3D code data
※ ※ ※
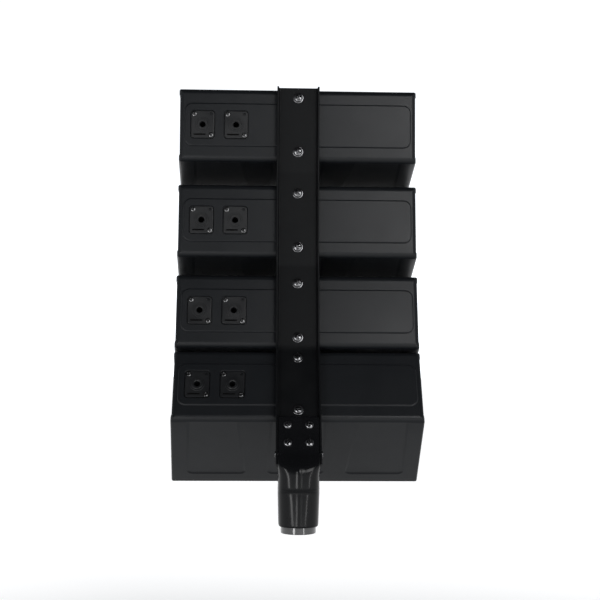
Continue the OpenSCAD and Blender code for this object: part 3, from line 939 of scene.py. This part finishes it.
def rail_section():
    """The channel's section, as [x, distance behind the seat], with rounded folds."""
    w, inner = RAIL_W / 2, RAIL_W / 2 - FLANGE_T
    corners = [(-w, 0), (w, 0), (w, RAIL_H), (inner, RAIL_H), (inner, WEB_T),
               (-inner, WEB_T), (-inner, RAIL_H), (-w, RAIL_H)]
    return rounded(corners, [FOLD_R, FOLD_R, EDGE_R, EDGE_R, FOLD_INNER_R, FOLD_INNER_R,
                             EDGE_R, EDGE_R], 5)


def make_rail():
    section = rail_section()
    rings = []
    for y, z, t in rail_line():
        rings.append([Vector((p.x, y + p.y * math.cos(t), z + p.y * math.sin(t)))
                      for p in section])
    bm = stack(rings)
    holes = []
    for n in MODULES:
        for side in (1, -1):
            bore = hole(0, side * SCREW_REACH, RAIL_BORE_R, *THROUGH_WEB, 24)
            bore.transform(Matrix.Scale(1 / MM, 4) @ SEATS[n].matrix)
            holes.append(bore)
    finish_piece(combine(bm, holes), "spine_rail_look", PART, RAIL,
                 ["spine_rail"])


make_rail()


# ---- Pole bracket ----

# The casting's plate lies this far behind the seat, just clear of the rail's web.
CASTING_SEAT = 2.55
PLATE_HALF, SOCKET_BORE_R, SOCKET_BORE_TOP = 21.8, 18.45, 58
CLAMP_Z, CLAMP_HOLE_R = 28, 5.05
FLAT_SHARE, FLAT_STEPS, CORNER_STEPS = 0.7, 28, 12


def squared_half(power):
    """Half of a squared-off circle, from (1, 0) round to just short of (-1, 0): a higher
    power is squarer. The flat side's points are even, so that a ridge on it is smooth."""
    turn = math.acos(FLAT_SHARE ** (power / 2)) / CORNER_STEPS
    corner = [(math.cos(turn * k) ** (2 / power), math.sin(turn * k) ** (2 / power))
              for k in range(CORNER_STEPS)]
    flat = [FLAT_SHARE * (1 - 2 * k / FLAT_STEPS) for k in range(FLAT_STEPS + 1)]
    middle = [(u, (1 - abs(u) ** power) ** (1 / power)) for u in flat]
    return corner + middle + [(-u, v) for u, v in reversed(corner[1:])]


def casting_ring(rear, front, half, power, ridge, ridge_w):
    """One section of the casting between a rear and a front point, each [y, z]. The ridge
    stands up the middle of the rear."""
    middle, reach = (rear + front) / 2, (rear - front) / 2
    outline = squared_half(power)
    ring = []
    for u, v in outline:
        p = middle + reach * v
        p = p + reach.normalized() * ridge * math.exp(-(u * half / ridge_w) ** 2)
        ring.append(Vector((u * half, p.x, p.y)))
    for u, v in outline:
        p = middle - reach * v
        ring.append(Vector((-u * half, p.x, p.y)))
    return ring


def casting_stations():
    """The casting's sections, from the plate's top to the socket's foot. Each gives the rear
    y and z, the front y and z, half the width, the squareness (the power of the outline),
    and the height and width of the ridge down the middle."""
    seat = SEATS[4]

    def on_plate(down, back, power, ridge, ridge_w, half=PLATE_HALF):
        return (*seat.at(back, -down), *seat.at(CASTING_SEAT, -down), half, power, ridge,
                ridge_w)

    def leaving(down, y, z, power, ridge, ridge_w):
        return (y, z, *seat.at(CASTING_SEAT, -down), PLATE_HALF, power, ridge, ridge_w)

    return [on_plate(41.0, 7.7, 24, 0, 3, 21.0),
            on_plate(41.8, 8.5, 24, 0, 3),
            on_plate(60, 8.5, 24, 0, 3),
            on_plate(72, 8.5, 22, 0.1, 2.4),
            on_plate(77, 8.5, 20, 0.35, 2.5),
            leaving(82, 7.1, 82.0, 14, 0.6, 2.6),
            leaving(86, 10.1, 79.0, 10, 0.8, 2.7),
            leaving(90, 13.4, 76.0, 7.5, 0.9, 2.8),
            (16.6, 73.0, 4.6, 69.0, 21.8, 6, 0.95, 2.9),
            (19.4, 70.0, -3.0, 66.6, 21.8, 5, 1.0, 3.0),
            (21.1, 67.0, -14.5, 64.0, 21.7, 4.2, 1.0, 3.0),
            (22.1, 63.8, -19.8, 61.4, 21.6, 3.6, 1.0, 3.0),
            (22.5, 60.4, -20.8, 58.6, 21.5, 3.2, 1.0, 3.0),
            (22.55, 56.0, -20.9, 55.0, 21.5, 3.0, 1.0, 3.0),
            (22.5, 51.5, -20.9, 51.0, 21.6, 2.9, 1.0, 3.0),
            (22.35, 47.8, -20.9, 47.6, 21.7, 2.8, 0.95, 3.0),
            (21.9, 45.4, -20.9, 45.4, 21.8, 2.7, 0.9, 2.9),
            (21.0, 43.9, -20.9, 43.9, 21.8, 2.6, 0.8, 2.8),
            (20.6, 42.6, -20.9, 42.6, 21.8, 2.5, 0.75, 2.7),
            (20.5, 40.6, -20.9, 40.6, 21.8, 2.4, 0.7, 2.6),
            (20.6, 34.0, -20.9, 34.0, 21.6, 2.3, 0.7, 2.5),
            (20.5, 20.0, -20.8, 20.0, 21.2, 2.2, 0.65, 2.4),
            (20.4, 8.8, -20.6, 8.8, 20.8, 2.1, 0.6, 2.4),
            (19.7, 7.0, -19.9, 7.0, 20.1, 2.1, 0.5, 2.4)]


def blend_stations(stations, steps=6):
    """More sections between the given ones, on monotone cubics through them."""
    def slope(a, b, c):
        return 0.0 if (b - a) * (c - b) <= 0 else 2 / (1 / (b - a) + 1 / (c - b))

    out = []
    last = len(stations) - 1
    for i in range(last):
        before, after = stations[max(i - 1, 0)], stations[min(i + 2, last)]
        for k in range(steps):
            t = k / steps
            row = []
            for a, b, c, d in zip(before, stations[i], stations[i + 1], after):
                m1, m2 = slope(a, b, c), slope(b, c, d)
                row.append(b * (2 * t ** 3 - 3 * t ** 2 + 1) + m1 * (t ** 3 - 2 * t ** 2 + t)
                           + c * (3 * t ** 2 - 2 * t ** 3) + m2 * (t ** 3 - t ** 2))
            out.append(row)
    out.append(list(stations[last]))
    return out


def clamp_hole(end):
    """The cutter for the clamp screw's way into the socket, from outside to y = -end."""
    return lathe([(0, -10), (CLAMP_HOLE_R, -10), (CLAMP_HOLE_R, -end), (0, -end)], 32,
                 (0, CLAMP_Z))


def make_bracket():
    rings = []
    for ry, rz, fy, fz, half, power, ridge, ridge_w in blend_stations(casting_stations()):
        rings.append(casting_ring(Vector((ry, rz)), Vector((fy, fz)), half, power, ridge,
                                  ridge_w))
    boss = lathe([(0, -16), (11, -16), (11, -34.8), (10.2, -36), (0, -36)], 48, (0, CLAMP_Z))
    body = combine(stack(rings), [boss], "UNION")
    bore = stack([[Vector((p.x, p.y, z)) for p in circle(SOCKET_BORE_R, 64)]
                  for z in (0, SOCKET_BORE_TOP)])
    body = combine(body, [bore, clamp_hole(37)])
    finish_piece(body, "pole_bracket_look", PART, GLOSS, ["pole_bracket"],
                 sharp=42)


make_bracket()

SLEEVE_R, SLEEVE_BORE_R, SLEEVE_TOP = 18.4, 17.65, 63.8


def make_sleeve():
    """The socket's lining, its foot rounded, with a window for the clamp screw."""
    profile = [(SLEEVE_BORE_R, 0.5), (SLEEVE_BORE_R + 0.25, 0), (SLEEVE_R - 0.3, 0),
               (SLEEVE_R, 0.4), (SLEEVE_R, SLEEVE_TOP), (SLEEVE_BORE_R, SLEEVE_TOP)]
    rings = [[Vector((p.x, p.y, z)) for p in circle(r, 96)] for r, z in profile]
    bm = bmesh.new()
    bridge(bm, rings, closed=True)
    finish_piece(combine(bm, [clamp_hole(25)]), "socket_sleeve_look", PART, SLEEVE,
                 ["socket_sleeve"])


make_sleeve()

KNOB_LOBES, LOBE_DEPTH = 6, 0.11
THREAD_R, ROOT_R, TURNS, HALF_PITCH = 5.0, 4.6, 10, 0.75


def make_knob():
    """The clamp knob: a lobed grip, its hub, and the threaded screw with its plain tip."""
    def lobes(a):
        return 1 + LOBE_DEPTH * math.cos(KNOB_LOBES * a)

    at = (0, CLAMP_Z)
    grip = lathe([(0, -42.5), (10.4, -42.5), (12.6, -43.4), (13.4, -45), (13.4, -53.2),
                  (12.8, -54.8), (11.2, -55.8), (5.5, -56), (4.8, -55.3), (0, -55.3)],
                 96, at, lobes)
    hub = lathe([(0, -40), (8.4, -40), (9, -40.6), (9, -43), (0, -43)], 48, at)
    thread = [(0, -23.3), (4.2, -23.3), (THREAD_R, -24)]
    thread += [(r, -24.5 - HALF_PITCH * k)
               for k, r in enumerate([THREAD_R, ROOT_R] * TURNS)]
    thread += [(THREAD_R, -41), (0, -41)]
    screw = lathe(thread, 32, at)
    tip = lathe([(0, -21.2), (1.9, -21.2), (2.2, -21.5), (2.2, -24), (0, -24)], 24, at)
    finish_piece(join(grip, hub, screw, tip), "clamp_knob_look", PART, KNOB,
                 ["clamp_knob"], body="knob")


make_knob()


# ---- Room ----

FLOOR_HALF, FLOOR_Z = 30, -0.3
FLOOR_GREY, FLOOR_ROUGH = (0.9, 0.9, 0.9, 1), 0.9
# The floor's painted glow: the distances from the array, and the emission levels from dim
# (painted shade near the array) to bright (painted light far off).
PAINTED_GLOW_SPAN, PAINTED_GLOW_LEVELS = (0.2, 1.6), (0.1, 0.8)


def painted_glow_floor():
    """A pale floor with a painted glow. Its emission is dim near the array, as painted shade
    under it, and grows brighter further off, as painted light.
    """
    bm = bmesh.new()
    bmesh.ops.create_grid(bm, x_segments=2, y_segments=2, size=FLOOR_HALF)
    bm.transform(Matrix.Translation((0, 0, FLOOR_Z)))
    floor = to_object(bm, "floor")
    material = bpy.data.materials.new("painted_glow_floor")
    tree = nodes_of(material)
    out = tree.nodes.new("ShaderNodeOutputMaterial")
    paint = tree.nodes.new("ShaderNodeBsdfPrincipled")
    paint.inputs["Base Color"].default_value = FLOOR_GREY
    paint.inputs["Roughness"].default_value = FLOOR_ROUGH
    paint.inputs["Emission Color"].default_value = (1, 1, 1, 1)
    place = tree.nodes.new("ShaderNodeTexCoord")
    distance = tree.nodes.new("ShaderNodeVectorMath")
    distance.operation = "LENGTH"
    link(tree, place.outputs["Object"], distance.inputs[0])
    # Painted glow and shade: the emission rises with distance from the array.
    painted_glow_level = fade(tree, distance.outputs["Value"], PAINTED_GLOW_SPAN, PAINTED_GLOW_LEVELS)
    link(tree, painted_glow_level, paint.inputs["Emission Strength"])
    link(tree, paint.outputs["BSDF"], out.inputs["Surface"])
    floor.data.materials.append(material)


# The studio, as levels that each fade towards a direction: a white backdrop ahead of the
# camera, a bright horizon, and a room that darkens overhead behind the camera. Each is
# given by its direction, the span of the fade, and the levels at the span's ends.
BACKDROP = ((0.0, -1.0, 0.0), (0.6, 0.9), (0.0, 0.6))
HORIZON = ((0.0, 0.0, 1.0), (0.0, 0.3), (0.6, 0.0))
ROOM = ((0.0, 0.45, 0.893), (0.0, 0.85), (0.5, 0.04))
SKY_TINT = (0.97, 1.0, 1.04, 1)


def lobe(tree, direction, span, levels):
    """A level that fades from one value to another towards a direction."""
    place = tree.nodes.new("ShaderNodeTexCoord")
    towards = tree.nodes.new("ShaderNodeVectorMath")
    towards.operation = "DOT_PRODUCT"
    towards.inputs[1].default_value = direction
    link(tree, place.outputs["Generated"], towards.inputs[0])
    return fade(tree, towards.outputs["Value"], span, levels)


def studio_world():
    world = bpy.data.worlds.new("studio")
    bpy.context.scene.world = world
    world.use_nodes = True
    tree = world.node_tree
    sky = tree.nodes["Background"]
    sky.inputs["Color"].default_value = SKY_TINT
    total = lobe(tree, *ROOM)
    for other in (BACKDROP, HORIZON):
        total = add(tree, total, lobe(tree, *other))
    link(tree, total, sky.inputs["Strength"])


ARRAY_MIDDLE, SOCKET_MIDDLE = (0, -0.1, 0.22), (0, 0, 0.05)
# Soft boxes: where each stands, what it faces, its width and height, and its power.
SOFT_BOXES = {"back_light": ((-0.7, 1.9, 0.95), ARRAY_MIDDLE, (0.8, 0.8), 15),
              "right_strip": ((-0.7, 1.05, 0.05), SOCKET_MIDDLE, (0.07, 0.8), 1.8),
              "left_strip": ((0.6, 1.05, 0.05), SOCKET_MIDDLE, (0.2, 0.8), 4.5)}


def soft_box(name, at, aim, size, power):
    data = bpy.data.lights.new(name, "AREA")
    data.shape = "RECTANGLE"
    data.size, data.size_y = size
    data.energy = power
    lamp = bpy.data.objects.new(name, data)
    bpy.context.scene.collection.objects.link(lamp)
    lamp.location = at
    lamp.rotation_euler = (Vector(aim) - Vector(at)).to_track_quat("-Z", "Y").to_euler()


def make_room():
    bpy.context.scene.view_settings.view_transform = "Standard"
    painted_glow_floor()
    studio_world()
    for name, facts in SOFT_BOXES.items():
        soft_box(name, *facts)


make_room()
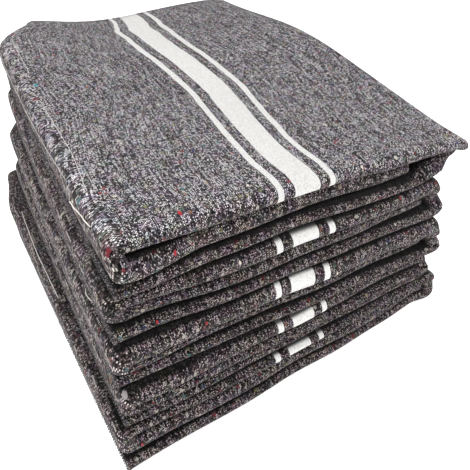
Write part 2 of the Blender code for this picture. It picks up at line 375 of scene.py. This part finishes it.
※ ※ ※
▸ THE PROBLEM:
Please give back only the lines between the first line of the entries and the line with "FLAT_SHARE, FLAT_STEPS, CORNER_STEPS", both ends included, word for word.

▸ RESULT:
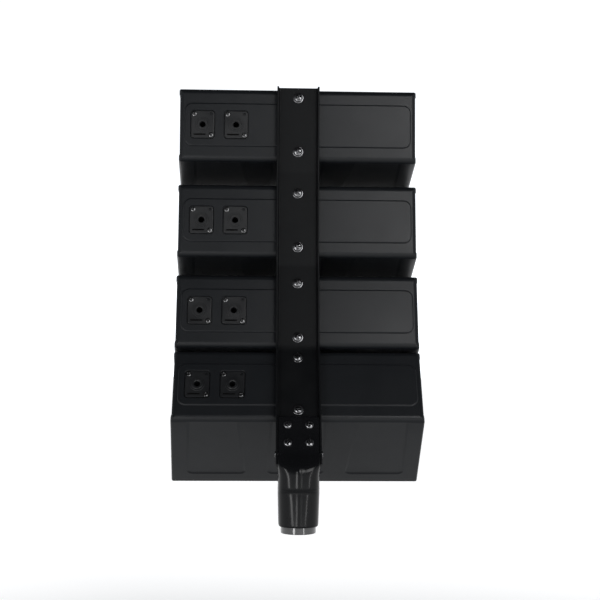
Continue the OpenSCAD and Blender code for this object: part 3, from line 939 of scene.py. This part finishes it.
def rail_section():
    """The channel's section, as [x, distance behind the seat], with rounded folds."""
    w, inner = RAIL_W / 2, RAIL_W / 2 - FLANGE_T
    corners = [(-w, 0), (w, 0), (w, RAIL_H), (inner, RAIL_H), (inner, WEB_T),
               (-inner, WEB_T), (-inner, RAIL_H), (-w, RAIL_H)]
    return rounded(corners, [FOLD_R, FOLD_R, EDGE_R, EDGE_R, FOLD_INNER_R, FOLD_INNER_R,
                             EDGE_R, EDGE_R], 5)


def make_rail():
    section = rail_section()
    rings = []
    for y, z, t in rail_line():
        rings.append([Vector((p.x, y + p.y * math.cos(t), z + p.y * math.sin(t)))
                      for p in section])
    bm = stack(rings)
    holes = []
    for n in MODULES:
        for side in (1, -1):
            bore = hole(0, side * SCREW_REACH, RAIL_BORE_R, *THROUGH_WEB, 24)
            bore.transform(Matrix.Scale(1 / MM, 4) @ SEATS[n].matrix)
            holes.append(bore)
    finish_piece(combine(bm, holes), "spine_rail_look", PART, RAIL,
                 ["spine_rail"])


make_rail()


# ---- Pole bracket ----

# The casting's plate lies this far behind the seat, just clear of the rail's web.
CASTING_SEAT = 2.55
PLATE_HALF, SOCKET_BORE_R, SOCKET_BORE_TOP = 21.8, 18.45, 58
CLAMP_Z, CLAMP_HOLE_R = 28, 5.05
FLAT_SHARE, FLAT_STEPS, CORNER_STEPS = 0.7, 28, 12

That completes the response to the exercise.